The study underlying this chapter has two main limitations. First, while the experimental set-up allows for identifying a clean treatment effect, it can only compare the control group against an estimate of the ‘true’ rates of consumption. Without more objective data it is not possible to dismiss the possibility that the higher consumption levels reported in the treatment group are not true and subject to overreporting. The mortality rates among IDPs suggest that starvation is not occurring systematically across the country, but the precarious situation calls for further scrutiny.Footnote 15 Before adjusting poverty estimates, a thorough comparison with more ‘objective’ data from administrative, anthropometric, or observational sources is needed.

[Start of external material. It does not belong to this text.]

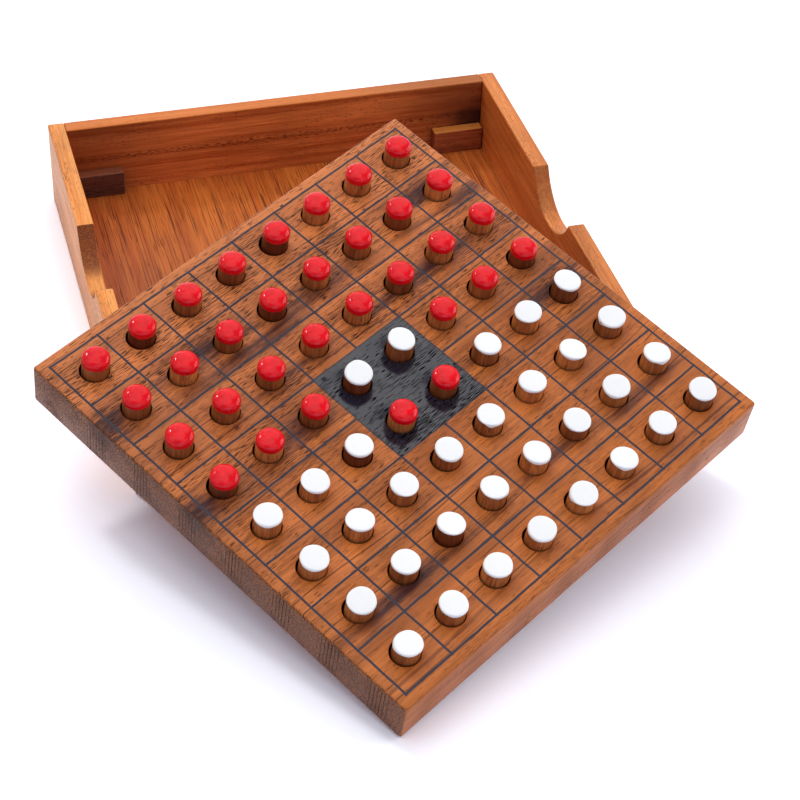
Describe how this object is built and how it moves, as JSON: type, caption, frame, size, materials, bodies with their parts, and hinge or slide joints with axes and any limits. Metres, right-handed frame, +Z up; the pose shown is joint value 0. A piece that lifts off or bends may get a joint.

Second, the intervention is bundled. For this reason, it is impossible to isolate the causal mechanism affecting the observed changes in reporting. However, if classical measurement error would be affected, treatment effects of the primes should be uniform. In contrast, heterogenous effects across quantiles suggest that the targeting of intentional misreporting via the appeal to honesty and moral prime would be the driver of our results. More research, which unbundles these primes in different treatment arms or combines them with other survey tools can contribute to developing more durable solutions for data collection. Due to both the low costs in terms of money and survey time, the ‘honesty primes’ constitute a valuable supplement for surveys in contexts, where incentives for underreporting exist. Beyond fragile states, the primes could be also a possible survey extension if aid reliance is high (e.g., in Mali or Malawi) as indicated by our subsample analysis.